Revealing the Micro-Size Effect in Alloy Anodes for High-Capacity and Long-Cycling Sulfide-Based Solid-State Batteries.

Solid-state batteries (SSBs) are competitive contenders for energy storage due to their inherent safety and high energy. However, the lack of an appropriate anode has hindered their development. Graphite and lithium metal are widely used anode materials, but graphite suffers from a low capacity, whereas lithium metal presents severe dendrite and reactivity challenges. Herein, the promising performance of micro-sized alloys is demonstrated as high-capacity and long-cycling anodes for SSBs.

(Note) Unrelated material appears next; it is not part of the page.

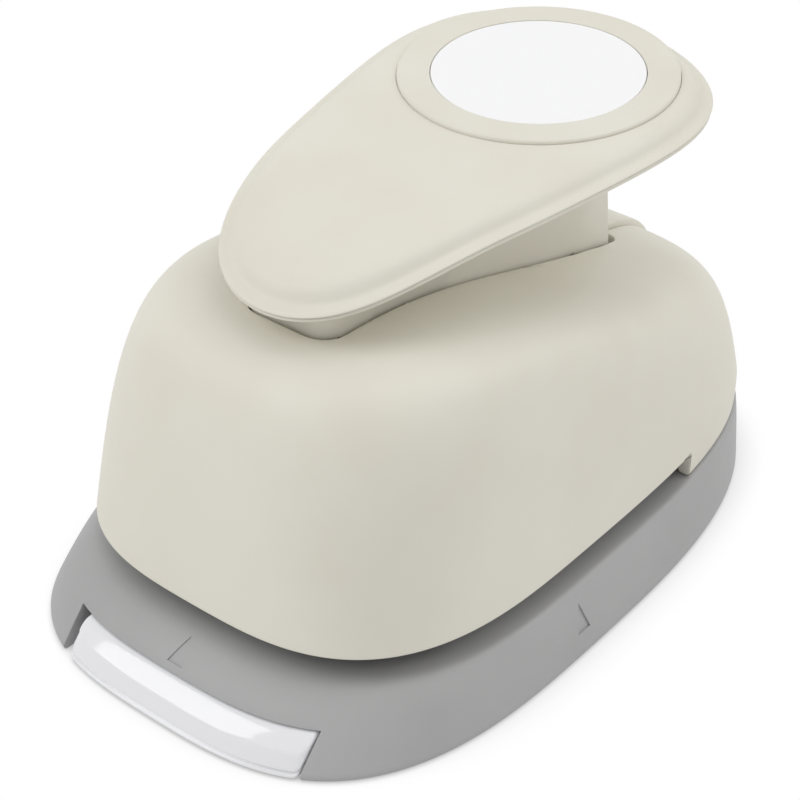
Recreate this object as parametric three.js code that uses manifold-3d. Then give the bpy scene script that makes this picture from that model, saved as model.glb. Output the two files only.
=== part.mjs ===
// Lever craft punch that cuts a round disc of paper, 2 inches across.
// Millimetres, +Z up, origin at the middle of the footprint on the table.
// -Y is the front, where the paper goes in, and +X is the right-hand side.
import * as THREE from 'three';
import { mergeVertices } from 'three/addons/utils/BufferGeometryUtils.js';
import Module from 'manifold-3d';

const wasm = await Module();
wasm.setup();

// Running gaps and cutter overrun
const seatGap = 0.2;
const plateGap = 0.1;
const slideGap = 0.3;
const visibleGap = 0.4;
const overrun = 3;
const weldDistance = 1e-5;

// Round blade, the size of the disc that it cuts, and the posts around it
const punchRadius = 25.4;
const punchY = -10;
const dieClearance = 0.1;
const circleSteps = 40;
const postStandOff = 4.75;
const postAngle = THREE.MathUtils.degToRad(40.3);
const postRadius = 1.9;
const postHeadRadius = 3.2;
const postHeadThickness = 1.4;
const earRadius = 4.6;
const postX = (punchRadius + postStandOff) * Math.cos(postAngle);
const postSpread = (punchRadius + postStandOff) * Math.sin(postAngle);

// Foot of the pivot frame, in front of the blade
const frameBladeGap = 1.6;
const frameFootDepth = 9.5;
const frameFootSetIn = 0.5;
const frameFootRearY = punchY - punchRadius - frameBladeGap;
const frameFootFrontY = frameFootRearY - frameFootDepth;

// Steel plates with the paper slot between them
const plateSideBand = 3.6;
const plateRearBand = 12.6;
const plateFrontCorner = 16;
const plateRearCorner = 5;
const plateThickness = 2;
const plateStandProud = 0.5;
const paperSlot = 1.2;
const guideFrontLead = 3;
const stopDepth = 9;
const chipHoleMargin = 1.6;
const plateHalfWidth = punchRadius + plateSideBand;
const plateFrontY = frameFootFrontY - frameFootSetIn + guideFrontLead;
const plateRearY = punchY + punchRadius + plateRearBand;

// Deck, and the footprint that its sides slope down to: blunter at the front than at the back
const deckSideBand = 7;
const deckFrontBand = 6;
const deckRearBand = 33.2;
const sideSlope = 4;
const frontSlope = 12;
const rearSlope = 0.8;
const widestY = -7;
const frontSquareness = 3.05;
const rearSquareness = 2.85;
const deckRearSquareness = 3.3;
const outlineSteps = 44;
const deckHalfWidth = plateHalfWidth + deckSideBand;
const deckFrontReach = widestY - plateFrontY + deckFrontBand;
const deckRearReach = plateRearY + deckRearBand - widestY;
const baseHalfWidth = deckHalfWidth + sideSlope;
const baseFrontReach = deckFrontReach + frontSlope;
const baseRearReach = deckRearReach + rearSlope;

// Base shell
const deckHeight = 10.7;
const deckThickness = 2.4;
const rimWidth = 2.6;
const rimEdge = 0.6;
const rimEdgeRise = 0.8;
const slopeHeightShares = [0, 0.45, 0.8, 0.93, 0.985, 1];
const slopeInsetShares = [0, 0.3, 0.6, 0.76, 0.88, 1];
const ledgeThickness = 1.9;
const ledgeMargin = 3;
const diePlateTop = deckHeight + plateStandProud;
const diePlateBottom = diePlateTop - plateThickness;
const pocketFloor = diePlateBottom - seatGap;
const ledgeBottom = pocketFloor - ledgeThickness;
const cavityTop = deckHeight - deckThickness;
const guidePlateBottom = diePlateTop + paperSlot;
const guidePlateTop = guidePlateBottom + plateThickness;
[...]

Using antimony as a model anode, its full theoretical capacity (660 mAh g), high-rate capability (3 A g), and long cycling life (1000-2000 cycles) is achieved at room temperature. Comparative studies further reveal an overlooked "micro-size effect", where micro-sized alloys establish more efficient electron/ion conduction pathways, significantly exceeding their nano-sized counterparts. This micro-size effect challenges the conventional belief that nano-sized alloys always outperform micro-sized ones. Based on this discovery, similarly high performance of other micro-alloys (lead and bismuth) in SSBs is further demonstrated. Given the additional benefits of easy synthesis, low cost, high tap density, and high stability, micro-sized alloys hold great promise as excellent anode candidates for SSBs.